Since Mr. Brooks's argument is mostly framed with personal anecdotes, I'm happy to build a response around my own experience: My own music universe has expanded exponentially since I started subscribing to streaming services. I'd never heard of King Tuff, for instance, before I clicked through a half-dozen similar bands and fell upon their self-titled album two years ago.

I can name a dozen, if not dozens, more bands that I've since discovered and come to love by being able to affordably, legally and instantly hear what they sound like. For example, the Bay Area's Warm Soda, Montreal's Solids, Long Island's Iron Chic and England's Joanna Gruesome. My taste has become more refined as I learn what I like, giving me more to share with others and make connections with new friends, like Sebastian and Adam.

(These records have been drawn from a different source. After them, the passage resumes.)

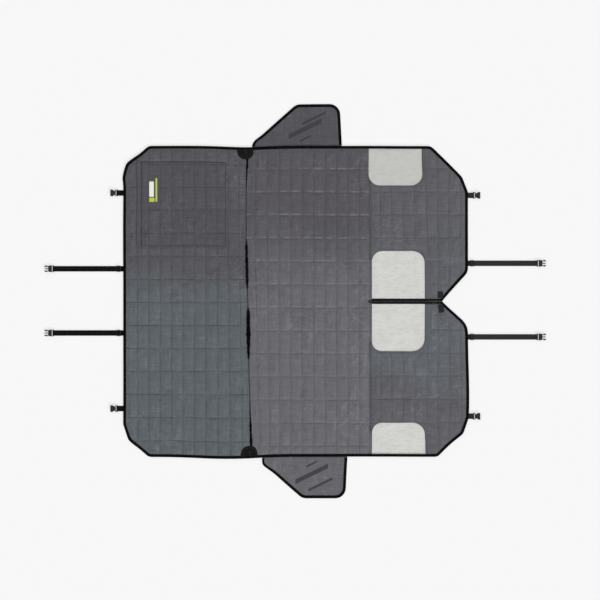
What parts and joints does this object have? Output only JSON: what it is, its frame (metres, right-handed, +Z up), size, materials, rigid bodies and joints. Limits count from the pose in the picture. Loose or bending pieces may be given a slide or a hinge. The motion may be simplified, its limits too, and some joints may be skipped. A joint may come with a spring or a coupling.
{
  "type": "dog car hammock",
  "caption": "Quilted rear seat cover and hammock for a dog, laid flat, with mesh windows, a centre zip, side flaps and buckled headrest straps.",
  "frame": {"origin": "middle of the footprint, on the ground", "axes": "+X from the back panel to the front panel, +Y to the left, +Z up out of the upper side"},
  "size_m": [2.297, 1.8044, 0.0105],
  "materials": {
    "quilted_cloth": "dark grey quilted polyester, matt",
    "flap_cloth": "dark grey plain polyester, matt",
    "binding_tape": "black woven tape",
    "webbing": "black ribbed webbing",
    "window_mesh": "pale grey air mesh",
    "buckle_plastic": "black moulded plastic",
    "zip_plastic": "black moulded teeth",
    "zip_metal": "black coated zinc"
  },
  "bodies": {
    "root": {"back_binding": "binding_tape", "back_panel": "quilted_cloth", "corner_patch_left": "binding_tape", "corner_patch_right": "binding_tape", "flap_binding_left": "binding_tape", "flap_binding_right": "binding_tape", "front_binding_left": "binding_tape", "front_binding_right": "binding_tape", "front_panel_left": "quilted_cloth", "front_panel_right": "quilted_cloth", "inner_window_left": "window_mesh", "inner_window_right": "window_mesh", "long_strap_back_left": "webbing", "long_strap_back_right": "webbing", "long_strap_front_left": "webbing", "long_strap_front_right": "webbing", "outer_window_left": "window_mesh", "outer_window_right": "window_mesh", "pocket_badge": "binding_tape", "pocket_hem": "quilted_cloth", "pocket_panel": "quilted_cloth", "prong_buckle_back_left": "buckle_plastic", "prong_buckle_back_right": "buckle_plastic", "prong_buckle_front_left": "buckle_plastic", "prong_buckle_front_right": "buckle_plastic", "seam_tape": "binding_tape", "seat_panel": "quilted_cloth", "short_strap_back_left": "webbing", "short_strap_back_right": "webbing", "short_strap_front_left": "webbing", "short_strap_front_right": "webbing", "side_flap_left": "flap_cloth", "side_flap_right": "flap_cloth", "socket_buckle_back_left": "buckle_plastic", "socket_buckle_back_right": "buckle_plastic", "socket_buckle_front_left": "buckle_plastic", "socket_buckle_front_right": "buckle_plastic", "triglide_back_left": "buckle_plastic", "triglide_back_right": "buckle_plastic", "triglide_front_left": "buckle_plastic", "triglide_front_right": "buckle_plastic", "zip_bottom_stop": "zip_metal", "zip_tab_left": "webbing", "zip_tab_right": "webbing", "zip_tape_left": "binding_tape", "zip_tape_right": "binding_tape", "zip_teeth_left": "zip_plastic", "zip_teeth_right": "zip_plastic"},
    "zip_slider": {"zip_slider": "zip_metal"},
    "zip_pull": {"zip_pull": "zip_metal"}
  },
  "joints": [
    {"name": "zip_slide", "type": "slide", "parent": "root", "child": "zip_slider", "axis": [-1, 0, 0], "range_m": [0, 0.285]},
    {"name": "pull_hinge", "type": "hinge", "parent": "zip_slider", "child": "zip_pull", "pos_m": [0.639, 0, 0.00808], "axis": [0, 1, 0], "range_deg": [0, 150]}
  ]
}
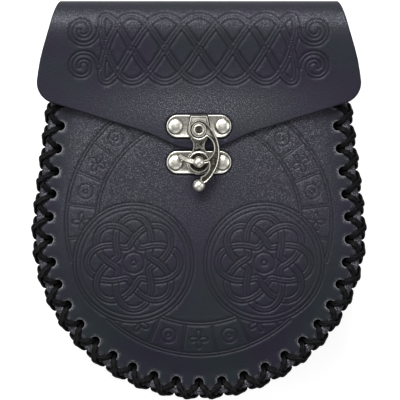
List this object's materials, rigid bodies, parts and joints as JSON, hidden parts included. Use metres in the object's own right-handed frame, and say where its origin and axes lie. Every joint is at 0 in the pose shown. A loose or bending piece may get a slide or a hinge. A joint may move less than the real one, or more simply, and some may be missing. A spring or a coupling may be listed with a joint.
{
  "type": "waist bag",
  "caption": "Small leather waist bag with a round laced bottom, a folded flap, a swinging hook clasp and belt loops on its back.",
  "frame": {"origin": "middle of the bounding box's lowest face, under the belt loops", "axes": "+X to the wearer's left, seen on the right in the picture; +Y from the round bottom to the folded top; +Z out of the front"},
  "size_m": [0.1678, 0.1996, 0.0645],
  "materials": {
    "leather": "blue-black, fine grain, half matt",
    "cord": "black waxed braid",
    "clasp_metal": "antique silver casting with dark recesses",
    "rivet_metal": "dark nickel"
  },
  "bodies": {
    "bag": {"front_panel": "leather", "back_and_flap": "leather", "gusset": "leather", "belt_loop_left": "leather", "belt_loop_right": "leather", "front_lacing": "cord", "back_lacing": "cord", "clasp_upper_plate": "clasp_metal", "clasp_lower_plate": "clasp_metal", "clasp_pivot": "clasp_metal", "clasp_upper_rivet_1": "clasp_metal", "clasp_upper_rivet_2": "clasp_metal", "clasp_lower_rivet_1": "clasp_metal", "clasp_lower_rivet_2": "clasp_metal", "belt_loop_rivet_1": "rivet_metal", "belt_loop_rivet_2": "rivet_metal", "belt_loop_rivet_3": "rivet_metal", "belt_loop_rivet_4": "rivet_metal"},
    "clasp_hook": {"clasp_hook": "clasp_metal"}
  },
  "joints": [
    {"name": "clasp_swing", "type": "hinge", "parent": "bag", "child": "clasp_hook", "pos_m": [-0.00002, 0.03482, 0.05975], "axis": [0, 0, 1], "range_deg": [0, 100]}
  ]
}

Perhaps more importantly, streaming technology has removed the socioeconomic barriers music fans used to need to roll with the tastemakers. You no longer have to shell out $25 for a CD to be able to make conversation about Kraftwerk; you can now say with authority that you respect their influence on contemporary electronica but don't much care for Trans-Europe Express. Vitally, you don't have to pay Mumford & Sons any money to confirm their second album is just as overwrought with twee as their first. These are good things, not bad.

Services like Spotify, Rdio and Deezer have made sharing the joy we get from music easier than any other time in human history. Complaining about that amounts to nothing. If navel-gazing elitists want to rise up against something, it should be these services' inability to turn a profit, or their complicity in the decades-old music industry financial structure that prevents most revenue from ever reaching artists. If Mr. Brooks feels lost and alone in the stream, it's his own fault – he's probably been lost and alone all along.